7.1 Student Learning Outcomes

By the end of this lab, you will be able to:

Calculate group-wise summary statistics (mean, standard deviation, sample size, and confidence intervals) for a continuous variable across levels of a categorical variable.
Use faceted histograms to compare the distribution of a continuous variable across groups.
Create strip plots overlaid with violin plots, group means, and confidence intervals using ggplot2.
Select and interpret appropriate visualizations to explore the relationship between a categorical variable and a continuous variable.
Communicate data patterns using well-labeled and appropriately styled visualizations.

7.2 Introduction

When exploring a dataset, one of the most common tasks is comparing a continuous variable across the levels of a categorical variable. For example, does body mass differ between penguin species? Does diamond price vary by cut? Before running statistical models or formal tests, it’s important to visualize these relationships so you can understand the structure of your data, spot potential outliers, and assess whether assumptions for analysis might be met.

In this lab, you’ll focus on two powerful tools for visualizing how a continuous variable varies across categories: faceted histograms and strip plots with overlaid summaries.

A faceted histogram is a good first step when you want to compare the overall shape of a continuous variable across groups. Rather than layering multiple distributions on a single plot (which often leads to visual clutter), faceting creates side-by-side histograms—one for each group—so that you can clearly see differences in spread, skew, and modality. This is especially useful early in the data exploration process when you’re trying to build an intuitive understanding of how your variable behaves across groups.

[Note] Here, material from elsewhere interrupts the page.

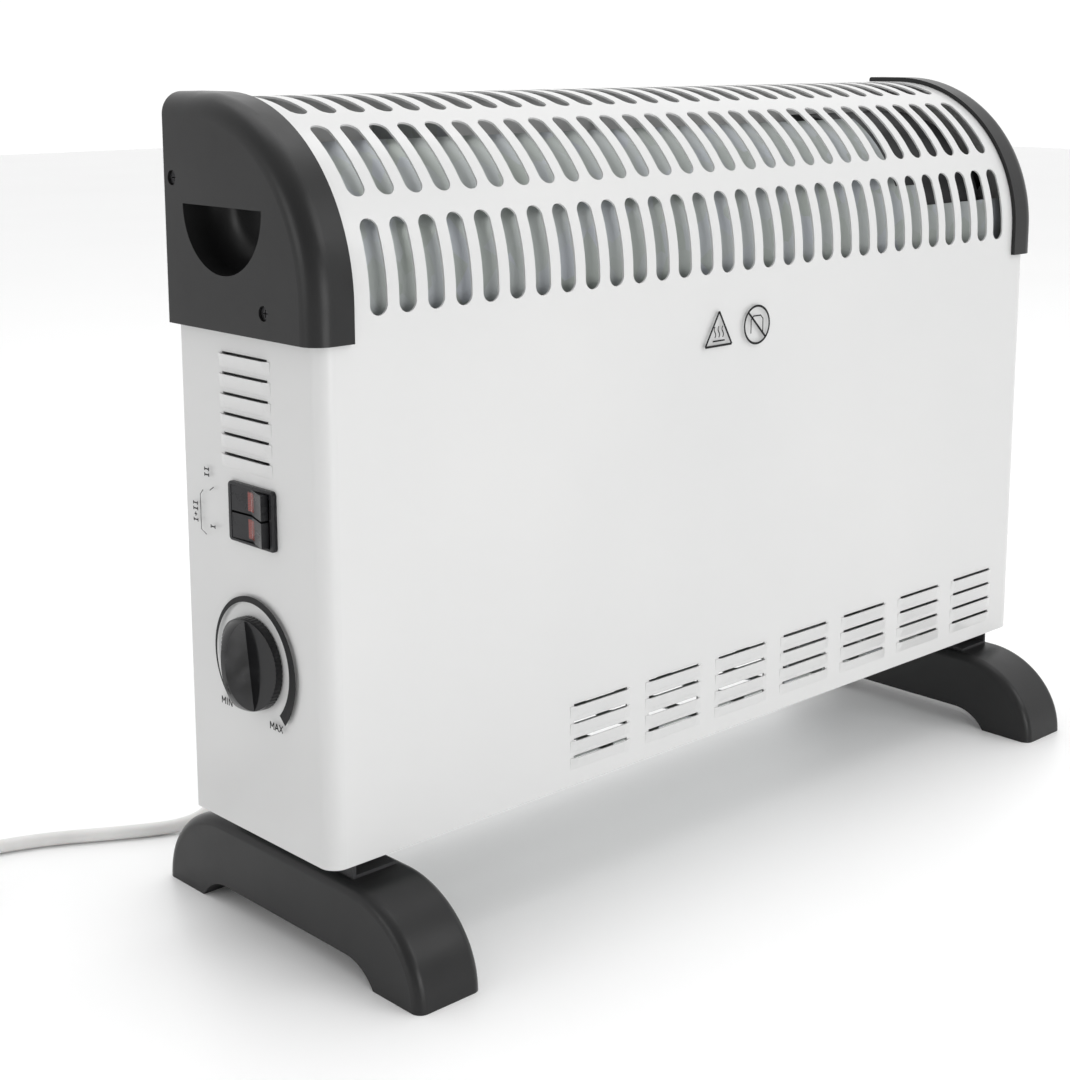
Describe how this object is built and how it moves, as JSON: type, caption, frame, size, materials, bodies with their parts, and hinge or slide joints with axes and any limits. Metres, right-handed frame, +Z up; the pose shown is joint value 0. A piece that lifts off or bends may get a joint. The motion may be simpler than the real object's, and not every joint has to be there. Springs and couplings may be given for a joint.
{
  "type": "fan convector heater",
  "caption": "Free-standing white sheet-metal convector heater with slotted curved hood, charcoal end caps and arched feet, rocker switches, thermostat knob, internal fan and mains lead.",
  "frame": {"origin": "on the floor, under the middle of the heater's bounding box without its mains lead", "axes": "+X along the length, away from the controls; the hot-air front faces -Y; +Z is up"},
  "size_m": [0.7115, 0.2928, 0.385],
  "materials": {
    "white_casing": "gloss",
    "charcoal_plastic": "satin",
    "gloss_black_plastic": "gloss",
    "switch_black_plastic": "satin",
    "amber_lens": "gloss",
    "galvanised_sheet": "satin",
    "zinc_fasteners": "satin",
    "black_screws": "satin",
    "mica_board": "matt",
    "resistance_wire": "satin",
    "black_housing": "matt",
    "motor_steel": "satin",
    "brass_contacts": "satin",
    "white_cord": "satin",
    "black_tie": "matt"
  },
  "bodies": {
    "heater": {"front_casing": "white_casing", "back_panel": "white_casing", "back_screws": "zinc_fasteners", "bottom_tray": "galvanised_sheet", "left_end_cap": "charcoal_plastic", "right_end_cap": "charcoal_plastic", "cap_screws": "black_screws", "left_foot": "charcoal_plastic", "right_foot": "charcoal_plastic", "left_foot_bracket": "black_housing", "right_foot_bracket": "black_housing", "foot_bolts": "zinc_fasteners", "front_heat_shield": "galvanised_sheet", "rear_heat_shield": "galvanised_sheet", "control_bulkhead": "galvanised_sheet", "element_boards": "mica_board", "lower_heating_coils": "resistance_wire", "upper_heating_coils": "resistance_wire", "element_rails": "galvanised_sheet", "fan_housing": "black_housing", "fan_motor": "motor_steel", "motor_bracket": "galvanised_sheet", "thermostat_body": "black_housing", "thermostat_nut": "zinc_fasteners", "switch_housing": "switch_black_plastic", "switch_pivot_pin": "motor_steel", "switch_terminals": "brass_contacts", "terminal_block": "black_housing", "thermal_cutout": "black_housing", "cable_gland": "white_cord", "power_cord": "white_cord", "cord_tail": "white_cord", "cord_coil": "white_cord", "cord_tie": "black_tie", "plug_body": "white_cord", "plug_pins": "brass_contacts"},
    "upper_switch": {"upper_rocker": "switch_black_plastic", "upper_rocker_lens": "amber_lens"},
    "lower_switch": {"lower_rocker": "switch_black_plastic", "lower_rocker_lens": "amber_lens"},
    "thermostat_dial": {"thermostat_knob": "gloss_black_plastic", "thermostat_shaft": "motor_steel"},
    "fan": {"fan_impeller": "black_housing", "motor_shaft": "motor_steel"}
  },
  "joints": [
    {"name": "upper_rocker_hinge", "type": "hinge", "parent": "heater", "child": "upper_switch", "pos_m": [-0.2505, -0.00115, 0.20915], "axis": [0, 0, 1], "range_deg": [0, 14]},
    {"name": "lower_rocker_hinge", "type": "hinge", "parent": "heater", "child": "lower_switch", "pos_m": [-0.2505, -0.00115, 0.19685], "axis": [0, 0, 1], "range_deg": [0, 14]},
    {"name": "thermostat_turn", "type": "hinge", "parent": "heater", "child": "thermostat_dial", "pos_m": [-0.254, 0.0013, 0.1356], "axis": [1, 0, 0], "range_deg": [-127, 143]},
    {"name": "fan_spin", "type": "hinge", "parent": "heater", "child": "fan", "pos_m": [0.203, 0.002, 0.12], "axis": [0, 0, 1], "continuous": true}
  ]
}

Once you’ve examined the distributions, a strip plot offers a cleaner and more precise way to compare values between groups. Like a boxplot, it summarizes the distribution of a variable—but unlike a boxplot, a strip plot shows the actual raw data points, which gives you a better sense of sample size, spread, and unusual values. In this lab, you’ll enhance strip plots by adding violin plots (to show the shape of the distribution), the group mean (rather than the median), and 95% confidence intervals for each mean. This approach emphasizes estimation and visualization of group differences using interpretable summaries.

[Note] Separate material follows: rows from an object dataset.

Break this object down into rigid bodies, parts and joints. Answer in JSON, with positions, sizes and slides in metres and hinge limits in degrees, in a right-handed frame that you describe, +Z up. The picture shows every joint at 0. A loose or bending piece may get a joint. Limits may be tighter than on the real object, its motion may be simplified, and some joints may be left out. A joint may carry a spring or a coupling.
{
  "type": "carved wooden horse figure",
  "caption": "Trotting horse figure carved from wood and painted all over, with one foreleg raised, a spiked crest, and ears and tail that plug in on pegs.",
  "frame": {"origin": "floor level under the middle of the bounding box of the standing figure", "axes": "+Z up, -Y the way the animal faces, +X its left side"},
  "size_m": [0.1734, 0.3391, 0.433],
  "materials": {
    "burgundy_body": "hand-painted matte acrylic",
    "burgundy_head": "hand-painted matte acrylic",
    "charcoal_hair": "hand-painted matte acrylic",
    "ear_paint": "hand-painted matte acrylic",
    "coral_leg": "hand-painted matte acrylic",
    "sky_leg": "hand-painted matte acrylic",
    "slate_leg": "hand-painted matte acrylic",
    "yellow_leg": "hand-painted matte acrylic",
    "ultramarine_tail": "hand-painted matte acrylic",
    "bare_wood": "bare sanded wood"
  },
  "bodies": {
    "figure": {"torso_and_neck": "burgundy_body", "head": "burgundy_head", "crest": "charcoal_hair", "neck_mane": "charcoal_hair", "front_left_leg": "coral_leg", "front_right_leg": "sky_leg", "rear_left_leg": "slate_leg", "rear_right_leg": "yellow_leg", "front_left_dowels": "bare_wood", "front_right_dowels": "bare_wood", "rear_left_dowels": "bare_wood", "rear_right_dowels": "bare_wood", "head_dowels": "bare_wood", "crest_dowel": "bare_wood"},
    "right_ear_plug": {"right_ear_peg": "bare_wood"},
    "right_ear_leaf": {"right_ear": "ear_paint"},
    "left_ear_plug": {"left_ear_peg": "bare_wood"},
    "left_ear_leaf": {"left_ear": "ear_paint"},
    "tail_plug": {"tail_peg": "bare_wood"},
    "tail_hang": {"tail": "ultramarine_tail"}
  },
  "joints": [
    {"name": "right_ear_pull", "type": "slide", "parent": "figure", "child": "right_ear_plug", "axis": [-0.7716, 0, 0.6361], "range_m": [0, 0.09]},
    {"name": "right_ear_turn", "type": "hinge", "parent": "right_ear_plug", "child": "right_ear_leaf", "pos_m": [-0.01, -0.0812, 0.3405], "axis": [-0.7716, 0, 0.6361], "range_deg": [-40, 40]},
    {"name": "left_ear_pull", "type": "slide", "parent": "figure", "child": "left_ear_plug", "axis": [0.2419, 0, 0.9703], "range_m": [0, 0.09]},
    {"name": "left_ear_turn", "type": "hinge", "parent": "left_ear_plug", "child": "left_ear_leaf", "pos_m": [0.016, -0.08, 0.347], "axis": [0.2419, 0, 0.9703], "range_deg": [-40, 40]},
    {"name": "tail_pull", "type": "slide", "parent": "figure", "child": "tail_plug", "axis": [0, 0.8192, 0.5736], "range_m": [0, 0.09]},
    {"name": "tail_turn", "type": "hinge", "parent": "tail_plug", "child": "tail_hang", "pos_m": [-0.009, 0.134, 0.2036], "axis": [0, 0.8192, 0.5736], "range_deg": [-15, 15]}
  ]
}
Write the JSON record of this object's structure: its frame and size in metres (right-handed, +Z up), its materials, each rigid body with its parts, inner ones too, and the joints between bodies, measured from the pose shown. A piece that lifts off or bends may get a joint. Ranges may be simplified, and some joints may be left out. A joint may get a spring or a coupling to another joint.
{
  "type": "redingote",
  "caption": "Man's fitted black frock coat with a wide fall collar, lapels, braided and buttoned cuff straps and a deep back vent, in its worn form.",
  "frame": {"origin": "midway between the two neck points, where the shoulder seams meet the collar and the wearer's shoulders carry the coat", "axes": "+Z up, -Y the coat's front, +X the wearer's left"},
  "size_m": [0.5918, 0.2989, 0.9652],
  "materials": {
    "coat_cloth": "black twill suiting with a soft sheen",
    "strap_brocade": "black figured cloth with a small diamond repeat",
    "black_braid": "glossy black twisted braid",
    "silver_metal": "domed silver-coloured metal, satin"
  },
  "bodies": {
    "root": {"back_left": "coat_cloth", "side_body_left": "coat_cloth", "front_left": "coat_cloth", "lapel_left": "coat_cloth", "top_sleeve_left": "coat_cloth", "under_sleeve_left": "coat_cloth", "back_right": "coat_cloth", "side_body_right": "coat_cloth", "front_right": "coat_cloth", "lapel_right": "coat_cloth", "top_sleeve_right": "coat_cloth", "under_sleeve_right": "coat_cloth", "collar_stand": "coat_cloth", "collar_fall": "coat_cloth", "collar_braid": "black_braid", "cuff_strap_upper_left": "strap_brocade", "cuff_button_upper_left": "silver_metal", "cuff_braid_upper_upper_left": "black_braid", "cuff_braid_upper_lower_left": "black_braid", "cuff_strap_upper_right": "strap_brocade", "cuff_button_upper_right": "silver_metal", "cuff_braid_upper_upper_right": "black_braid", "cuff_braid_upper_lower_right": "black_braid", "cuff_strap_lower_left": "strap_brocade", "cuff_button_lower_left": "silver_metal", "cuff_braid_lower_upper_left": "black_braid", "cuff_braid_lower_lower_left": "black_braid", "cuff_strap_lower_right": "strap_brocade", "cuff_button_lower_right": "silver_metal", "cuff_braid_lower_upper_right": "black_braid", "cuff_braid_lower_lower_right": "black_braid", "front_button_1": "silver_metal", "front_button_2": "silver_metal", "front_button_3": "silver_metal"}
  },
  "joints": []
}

To construct these summaries, you will calculate the following statistics for each group:

The mean of the continuous variable:
\[ \bar{Y} = \frac{1}{n} \sum_{i=1}^{n} Y_i \]
The standard deviation:
\[ s = \sqrt{\frac{1}{n - 1} \sum_{i=1}^{n} (Y_i - \bar{Y})^2} \]
The 95% confidence interval for the mean:
\[ \bar{Y} - t_{\alpha/2,\,df} \cdot SE_{\bar{Y}} < \mu < \bar{Y} + t_{\alpha/2,\,df} \cdot SE_{\bar{Y}} \]
where:
- \(\bar{Y}\) is the sample mean
- \(SE_{\bar{Y}} = \dfrac{s}{\sqrt{n}}\) is the standard error of the mean
- \(t_{0.025,\,df}\) is the critical value from the t-distribution with \(df = n - 1\) degrees of freedom
The 95% confidence interval for the standard deviation:
\[ \sqrt{\frac{(n - 1) s^2}{\chi^2_{1 - \alpha/2}}} < \sigma < \sqrt{\frac{(n - 1) s^2}{\chi^2_{\alpha/2}}} \]
where:
- \(s\) is the sample standard deviation
- \(n\) is the sample size
- \(\chi^2_{\alpha/2}\) and \(\chi^2_{1 - \alpha/2}\) are critical values from the chi-square distribution with \(n - 1\) degrees of freedom

This interval tells you the range of plausible values for the population standard deviation, based on your sample. Though less commonly visualized, it helps assess uncertainty in variability across groups.

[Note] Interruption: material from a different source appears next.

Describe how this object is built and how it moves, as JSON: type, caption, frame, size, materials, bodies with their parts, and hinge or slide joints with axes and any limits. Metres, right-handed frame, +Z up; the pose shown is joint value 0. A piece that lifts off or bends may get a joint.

In this lab assignment, you’ll first work see a fully developed example using the diamonds dataset to see how to create group summaries and effective visualizations. Then you’ll apply the same techniques to the penguins dataset, answering questions and generating your own analysis using the skills you’ve learned. ## Packages

In this lab you will use functions and datasets from the dplyr and ggplot2 packages. While you could load those packages individually, in this course you are encouraged to always load the entire tidyverse set of packages. In addition, you will be using the Palmer penguins dataset from the palmerpenguins package.

7.3 Instructions

Claim your personal lab 7 repository on GitHub by following the link on D2L in the corresponding Content module.
Clone your repository to your computer using the New Project > Version Control > Git method
Set your Global Options in RStudio
1. Open RStudio
2. Go to the Tools menu > Global Options
3. Under General > Basic, uncheck the boxes under Workspace and History
4. Under Code > Editing, check the box for “Use native pipe operator”
5. Under Code > Completion, check the box for “Use tab for multiline autocompletions”
Make your first commit by adding the R project file (lab-7-data-summarizing-your-name.RProj) and gitignore file (.gitignore) to Git.
- The commit message should be “Add RProj and gitignore files”.
Create a new R script. This is where you will write the code to answer the questions below. Make your second commit by adding the script. The commit message should be “Add R script for assignment”.
Add code sections to your script by using the Ctrl+Shift+R shortcut, or type them manually in your script using the format # Heading ---- . Under each section, put placeholder comments in the format # Question 1 for the questions you will answer below. Sections and questions are as follows:
1. Load packages
2. Summarize data
3. Faceted histograms
4. Strip plot
Under the section # Load packages ----
- Write the code to load your packages, i.e. library(package_name)
- You will be using the tidyverse and palmerpenguins packages in this assignment
- Best practice: put the library commands in your script, click save, and click the Install button that appears on the banner at the top of your source pane (your R script).
- Alternative method: use the Packages tab in RStudio (lower right pane) to check for the presence of the two packages, and to install them if necessary.
- Not recommended: typing install.packages() into the console
- Definitely not recommended: putting install.packages() in your R script.
Add placeholder comments for each question you will answer:
1. Under the summarize data section, put comments for questions 1–4, for example: # Question 1
2. Under the faceted histogram section, put a comment for questions 5
3. Under the strip plot section, put a comment for question six.
Save your script, commit it to Git, and push the commit to GitHub. A good commit message would be “Add code sections and question placeholders”.
Write code the answer the questions listed below.
1. Below the comment for each question, write code to perform the requested action
2. For each question, only include the minimum code necessary. Do not include every version of code you tried.
3. Do not assign the results a name (i.e. do not create an object) using the assignment operator -> unless it is necessary to complete a subsequent task. For example, when you create a summary table and then need to plot both the raw and summarized data on the same graph.
To submit your assignment:
1. In a web browser, navigate to your Git repository, copy the URL
2. Paste that as your assignment in the D2L submission box for the lab

7.4 Questions

All questions work with the penguins dataset. The first question introduces you to the idea of summarizing by group. The second question shows you how to calculate sample size. The third question illustrates the estimation of a confidence interval for a mean, and the fourth question adds a confidence interval for the standard deviation. The final two questions show you how to visualize the distribution of values for each sample and add summary statistics to those visualizations.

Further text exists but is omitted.